Art is Education opens Saturday
AL ZAGOFSKY/SPECIAL TO THE TIMES NEWS Victor Stabin hangs eco-surrealistic drawings with accompanying alliterations and definitions made by twenty-six Panther Valley students as part of a National Endowment for the Arts and the Pennsylvania Council on the Arts' artist-in-residence program in the spring of 2011.
Art Is Education, an exhibition featuring 26 students' artistic interpretations of words beginning with an alphabetic letter opens Saturday, November 12 and runs through Sunday, December 18 at the Victor Stabin Gallery, 268 West Broadway in Jim Thorpe. The exhibition kicks off with an opening reception on Saturday from 5 to 8 p.m.
Earlier this year, artist Victor Stabin of Jim Thorpe received an artist-in-residence grant from the National Endowment for the Arts and the Pennsylvania Council on the Arts to teach 10 three-hour sessions at Panther Valley High School.
Stabin, who had just released Daedal Doodle, a book of his alphabet-themed artwork, had just finished discussing the book's confluence of unusual vocabulary matched to original artwork when he and visual arts educator Kimberlee Burkett noticed that a unique number of students were enrolled in the program.
"It was serendipitous that we had 26 students and we had 26 letters of the alphabet," Burkett said. "Victor came up with the idea, based on his book, that each student would be assigned a letter. They are researching each letter by going to the dictionary and coming up with a list of words they do not know."
"The challenge is to take at least two words they did not know, a noun and an adjective, to combine them, and to create an illustration of the words they discovered based on their letter," Stabin noted.
"I'm asking each of the 26 kids to go through the dictionary, looking up words starting with the assigned letter," Stabin said at the time of the class. "The assignment is to find words that they have no idea what they mean. They read the dictionary and came up with words they never heard before-nouns and adjectives that lend themselves to narratives."
The program's Genesis began when Burkett took a group of art students to the Allentown Art Museum just before to its renovation. Two months later, she received a call from the museum's education manager. "They received grant money from the National Endowment for the Arts to work with a school," Burkett said. "She invited us to take part in an artist-in-residence seminar."
The education manager asked Burkett to think about selecting an artist. "I said I would like to pick someone local so the students could relate to and know and possibly our culminating activity will be to visit his gallery," she said.
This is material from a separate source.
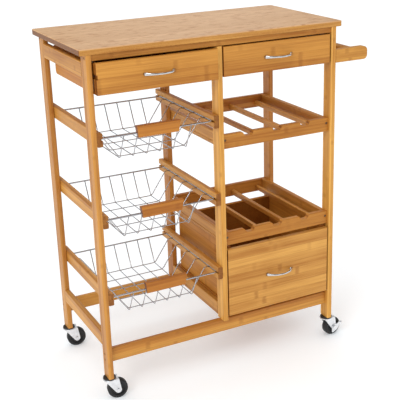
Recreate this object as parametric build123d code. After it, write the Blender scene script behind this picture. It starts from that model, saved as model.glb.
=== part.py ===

Burkett had visited Stabin's gallery adjacent to the Flow Restaurant in Jim Thorpe, was impressed with his work, and she offered his name.
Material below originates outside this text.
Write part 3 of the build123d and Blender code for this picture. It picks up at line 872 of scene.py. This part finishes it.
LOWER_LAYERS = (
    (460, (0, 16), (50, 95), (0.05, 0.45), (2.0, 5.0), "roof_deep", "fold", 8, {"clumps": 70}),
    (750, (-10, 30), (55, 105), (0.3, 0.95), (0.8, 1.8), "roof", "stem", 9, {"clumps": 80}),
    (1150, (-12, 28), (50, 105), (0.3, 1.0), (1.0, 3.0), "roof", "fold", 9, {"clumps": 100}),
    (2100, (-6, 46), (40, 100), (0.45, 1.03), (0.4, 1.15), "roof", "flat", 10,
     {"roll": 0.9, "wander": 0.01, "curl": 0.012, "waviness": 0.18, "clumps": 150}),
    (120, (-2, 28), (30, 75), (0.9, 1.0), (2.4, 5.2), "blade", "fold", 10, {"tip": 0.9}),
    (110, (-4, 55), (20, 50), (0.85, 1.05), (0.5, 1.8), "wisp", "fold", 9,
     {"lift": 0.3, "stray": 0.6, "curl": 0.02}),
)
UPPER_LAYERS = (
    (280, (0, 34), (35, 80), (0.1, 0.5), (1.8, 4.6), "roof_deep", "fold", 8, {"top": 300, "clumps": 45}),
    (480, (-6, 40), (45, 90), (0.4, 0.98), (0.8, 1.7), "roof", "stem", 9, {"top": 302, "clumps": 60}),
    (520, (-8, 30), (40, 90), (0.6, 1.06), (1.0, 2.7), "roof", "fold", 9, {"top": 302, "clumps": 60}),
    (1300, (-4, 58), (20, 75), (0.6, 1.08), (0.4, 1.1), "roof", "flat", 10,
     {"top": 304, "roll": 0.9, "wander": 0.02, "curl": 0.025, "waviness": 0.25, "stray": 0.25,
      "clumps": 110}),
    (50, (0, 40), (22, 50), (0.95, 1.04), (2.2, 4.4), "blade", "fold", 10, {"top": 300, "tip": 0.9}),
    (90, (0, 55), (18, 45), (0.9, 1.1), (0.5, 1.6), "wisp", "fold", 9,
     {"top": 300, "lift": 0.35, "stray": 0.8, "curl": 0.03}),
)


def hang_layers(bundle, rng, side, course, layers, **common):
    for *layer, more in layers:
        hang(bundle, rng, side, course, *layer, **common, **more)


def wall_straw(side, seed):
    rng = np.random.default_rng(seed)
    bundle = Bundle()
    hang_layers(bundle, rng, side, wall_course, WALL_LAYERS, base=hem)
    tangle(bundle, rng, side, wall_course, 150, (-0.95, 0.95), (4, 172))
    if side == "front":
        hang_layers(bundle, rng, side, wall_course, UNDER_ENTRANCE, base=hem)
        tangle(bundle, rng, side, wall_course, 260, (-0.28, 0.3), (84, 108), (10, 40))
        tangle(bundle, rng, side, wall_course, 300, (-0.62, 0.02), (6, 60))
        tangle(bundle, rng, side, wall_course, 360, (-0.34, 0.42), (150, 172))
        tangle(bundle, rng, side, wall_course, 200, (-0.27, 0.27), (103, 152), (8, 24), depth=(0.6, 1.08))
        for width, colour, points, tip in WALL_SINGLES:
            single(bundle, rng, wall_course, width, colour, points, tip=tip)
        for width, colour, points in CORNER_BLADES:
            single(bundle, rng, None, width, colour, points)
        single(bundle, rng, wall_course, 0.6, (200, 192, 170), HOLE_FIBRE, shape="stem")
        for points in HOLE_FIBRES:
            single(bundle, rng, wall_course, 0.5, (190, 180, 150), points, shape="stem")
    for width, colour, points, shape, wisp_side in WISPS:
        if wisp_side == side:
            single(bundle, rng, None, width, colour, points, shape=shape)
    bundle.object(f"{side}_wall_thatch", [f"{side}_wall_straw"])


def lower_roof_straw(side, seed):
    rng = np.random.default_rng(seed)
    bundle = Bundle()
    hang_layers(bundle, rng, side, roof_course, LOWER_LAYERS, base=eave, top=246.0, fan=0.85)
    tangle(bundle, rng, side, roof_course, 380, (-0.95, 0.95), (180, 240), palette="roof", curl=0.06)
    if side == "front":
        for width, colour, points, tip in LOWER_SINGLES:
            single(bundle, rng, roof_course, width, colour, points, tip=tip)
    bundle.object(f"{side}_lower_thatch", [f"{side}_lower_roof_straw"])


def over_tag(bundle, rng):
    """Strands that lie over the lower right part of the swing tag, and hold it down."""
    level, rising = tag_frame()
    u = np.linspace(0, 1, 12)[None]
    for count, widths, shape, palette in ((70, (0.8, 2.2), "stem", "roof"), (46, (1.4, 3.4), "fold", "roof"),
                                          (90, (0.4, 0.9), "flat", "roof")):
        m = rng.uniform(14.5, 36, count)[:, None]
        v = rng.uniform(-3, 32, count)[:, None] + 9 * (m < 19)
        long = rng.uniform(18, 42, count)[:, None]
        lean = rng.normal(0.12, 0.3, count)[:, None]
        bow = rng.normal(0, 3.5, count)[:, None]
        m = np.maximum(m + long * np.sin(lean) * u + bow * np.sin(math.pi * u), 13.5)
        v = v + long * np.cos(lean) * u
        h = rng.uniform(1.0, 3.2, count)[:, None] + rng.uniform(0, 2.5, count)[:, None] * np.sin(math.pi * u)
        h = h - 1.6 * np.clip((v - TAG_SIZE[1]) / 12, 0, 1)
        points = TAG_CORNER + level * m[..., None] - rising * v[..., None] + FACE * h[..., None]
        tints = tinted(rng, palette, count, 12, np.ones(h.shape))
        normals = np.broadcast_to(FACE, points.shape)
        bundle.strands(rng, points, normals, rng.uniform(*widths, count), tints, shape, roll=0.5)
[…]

@Quote.News:"Pictures beget words and seamlessly, words tend to beget pictures."
Stabin coached each of the 26 students in creating their work-from the selection of alliterative alphabetical words, to the selection of definitions, to the beginnings of an art creation inspired by his eco-surrealistic style, to the reviewing of the composition.
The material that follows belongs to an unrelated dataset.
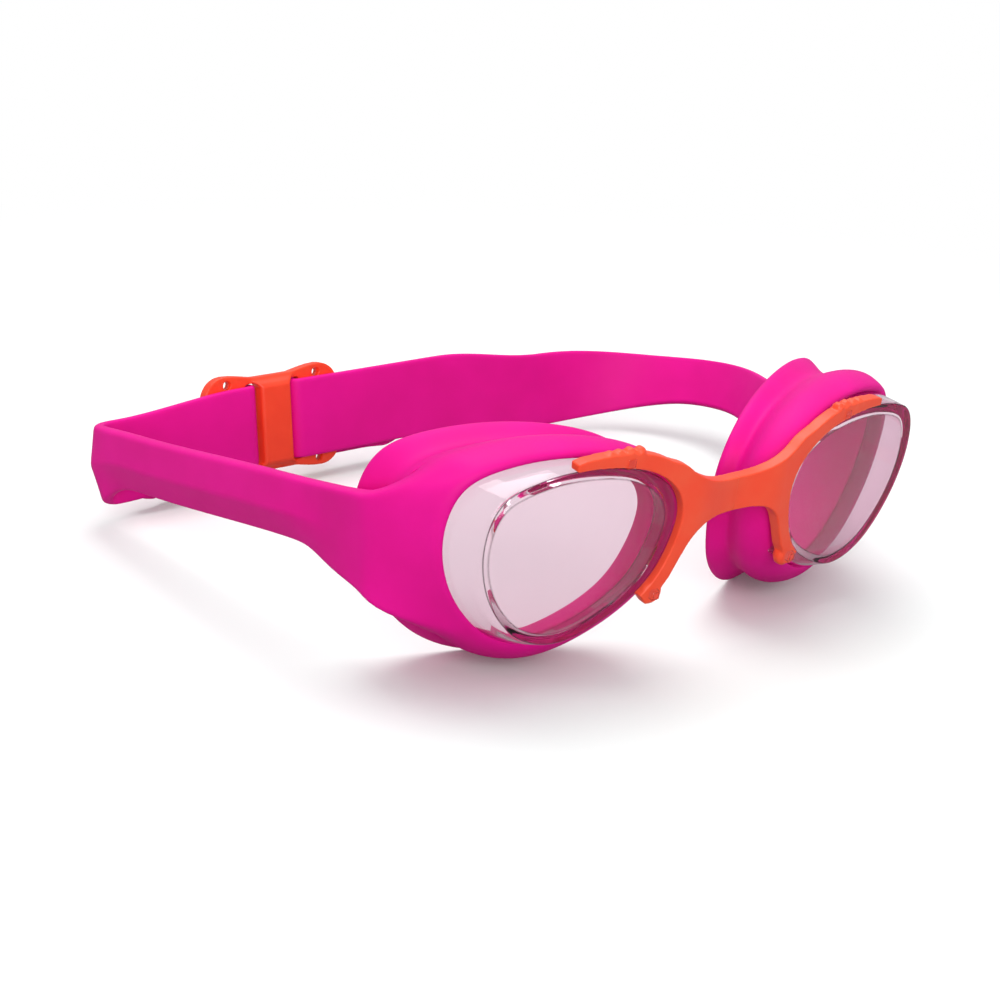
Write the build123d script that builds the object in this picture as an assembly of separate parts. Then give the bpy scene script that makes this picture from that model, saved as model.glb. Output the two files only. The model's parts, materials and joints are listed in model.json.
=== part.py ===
from build123d import *

import os
from math import atan2, cos, degrees, radians, sin, tan

# Swimming goggles: two lensed silicone eyecups, a clip-in nose bridge, and a head strap moulded in
# one with each eyecup, whose two ends fold through a buckle at the back of the head.
#
# Sizes are millimetres. The goggles are built level, as worn: +X to the wearer's left, +Y backwards,
# +Z up. The last step tips them back until they stand on both eyecups and the buckle.

# ---- where the eyecups sit ----
WINDOW_SPACING = 72.0        # between the middles of the two windows
WINDOW_FORWARD = 9.0         # from the datum back to the middle of a window
WINDOW_MIDDLE_HEIGHT = 21.0  # of a window's middle above the level datum
CUP_WRAP = 6.5               # degrees that each cup turns round the face
CUP_LEAN = 14.4              # degrees that the top of a window leans forward
CUP_DROOP = 0.3              # how far a cup drops for each millimetre it runs back

# ---- lens ----
WINDOW_WIDTH = 42.4
WINDOW_ABOVE = 17.6          # from the window's middle to its top edge
WINDOW_BELOW = 16.6
LENS_WALL = 1.8
LENS_DEPTH = 9.5             # from the window to the back of the lens wall, at the middle
LENS_BACK_TURN = 8.0         # degrees that the lens's back edge turns with the face
LENS_FLARE_TEMPLE = 4.4      # how far the wall spreads from the window to its back edge
LENS_FLARE_NASAL = 1.6
LENS_FLARE_UPRIGHT = 2.6

# ---- silicone eyecup ----
LIP = 1.4                    # silicone outside the lens at its front lip
LIP_NOSE_DEPTH = 1.7         # from the window back to the lip, at the nose
LIP_TURN = 8.5
SURROUND_TURN = 10.5
SURROUND_BULGE = 3.4         # the surround's widest ring beyond the lens's back edge
SURROUND_DEPTH = 11.0
WAIST_BULGE = 1.6            # the groove between surround and seal
WAIST_DEPTH = 16.0
SEAL_BULGE = 4.0             # the seal's rim beyond the lens's back edge
SEAL_BULGE_TEMPLE = 3.6
SEAL_DEPTH = 21.5
SEAL_TURN = 17.0
SEAL_WALL = 2.4
CUP_HOLLOW_MARGIN = 2.0      # the hollow inside the lens's back edge

# ---- nose bridge and its clips ----
BRIDGE_GAP = 0.35            # clearance round the bridge where it meets lens and silicone
BAND_WIDTH = 3.2             # band that follows the window's nasal edge
BAND_THICKNESS = 2.2
BAND_TAIL = 3.6              # the upper arm's end, past the window's middle
SADDLE_HEIGHT = 7.0
SADDLE_THICKNESS = 2.4
SADDLE_ROUND = 0.96
SADDLE_ROOT_HEIGHT = 17.0
SADDLE_WAIST_HEIGHT = 8.4    # halfway between the middle and a band
SADDLE_LAP = 2.25            # how far the saddle runs into a band
SADDLE_MIDDLE = (6.0, 27.6)  # depth and height of the saddle's middle
SADDLE_ROOT = (4.8, 26.8)    # depth and height of the saddle where it meets a band
LUG_ACROSS = -7.6            # lens lug, from the window's middle towards the temple
LUG_ABOVE = (-0.6, 1.7)      # bottom and top of the lug, from the window's top edge
LUG_SIZE = 2.4
LUG_PROUD = 0.3              # of the lug in front of the band
KNUCKLE_ABOVE = 2.4          # middle of the knuckle's bumps, from the window's top edge
KNUCKLE_RADIUS = 1.2
PEG_INSET = (3.8, 6.7)       # peg from the window's nasal edge and from its bottom edge
PEG_RADIUS = 1.0
KNOB_RADIUS = 2.6
PEG_PROUD = 1.2              # of the peg in front of the band
EAR_THICKNESS = 2.0          # of the pad on the lens that carries the peg

# ---- strap ----
STRAP_THICKNESS = 1.8
SIDE_HEIGHT = 12.8
BACK_HEIGHT = 18.4
STRAP_TOP = 31.5             # height of the strap's top edge above the level datum
STRAP_START_BEYOND = 7.3     # strap's first point, out from the window's temple edge
STRAP_START_BACK = 38.0
BACK_RUN = 138.0             # from the datum to the strap's back run
WIDENING_START = 38.0        # the strap's lower edge drops between these two depths ahead of
WIDENING_END = 8.0           # the back run
RIGHT_CORNER_BEYOND = -6.0   # where side and back runs would meet, out from the strap's first point
RIGHT_CORNER_RADIUS = 6.0
LEFT_CORNER_BEYOND = 60.5
LEFT_CORNER_RADIUS = 31.0
ARM_HEIGHT = 26.0            # of the temple arm where it leaves the surround
ARM_THICKNESS = 5.0
ARM_ROOT = (6.8, 14.0)       # arm's root in the cup: out from the window's edge, and back
ARM_RISE = 1.0               # of the arm's root from the window's middle
ARM_DIRECTION = (0.3, 1, 0)  # in which the arm leaves the cup

# ---- buckle and strap ends ----
BUCKLE_MIDDLE = -12.5        # across, from the middle plane
BUCKLE_WIDTH = 37.0
BUCKLE_PLATE = 1.8
BUCKLE_RAIL = 2.5            # above and below the strap
BUCKLE_CORNER = 5.5
BUCKLE_WAIST = 1.6           # how far the rails draw in at the middle bar
BAR_WIDTH = 8.0
BAR_PROUD = 2.2              # of the middle bar towards the head
SLOT_WIDTH = 3.6
SLOT_CLEARANCE = 0.5         # above and below the strap in its slot
LAYER_GAP = 0.3              # between the plate and the strap on either side
HOLE_RADIUS = 1.1
HOLE_FROM_END = 6.2
HOLE_FROM_EDGE = 2.0
TAIL_FIXED = 10.0            # first stretch of a tail, which lies over the buckle's end
TAIL_FREE = 20.0             # rest of the tail
TAIL_ROUND = 4.0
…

"I recognize the novelty that reading the dictionary to source words for drawing can be an important process to bridge art and language, and once and for all, end the idea of separating the arts from basic education," Stabin said. "Each student I taught proudly came up with nothing short of some dizzying kind of new pictorial word invention."
"Pictures beget words and seamlessly, words tend to beget pictures," Stabin noted.
Stabin has received a second NEA/PCA grant and will be returning to Panther Valley High School in 2012. He has also been invited to exhibit the word and eco-surrealist drawings from his designer alphabet book, Daedal Doodle.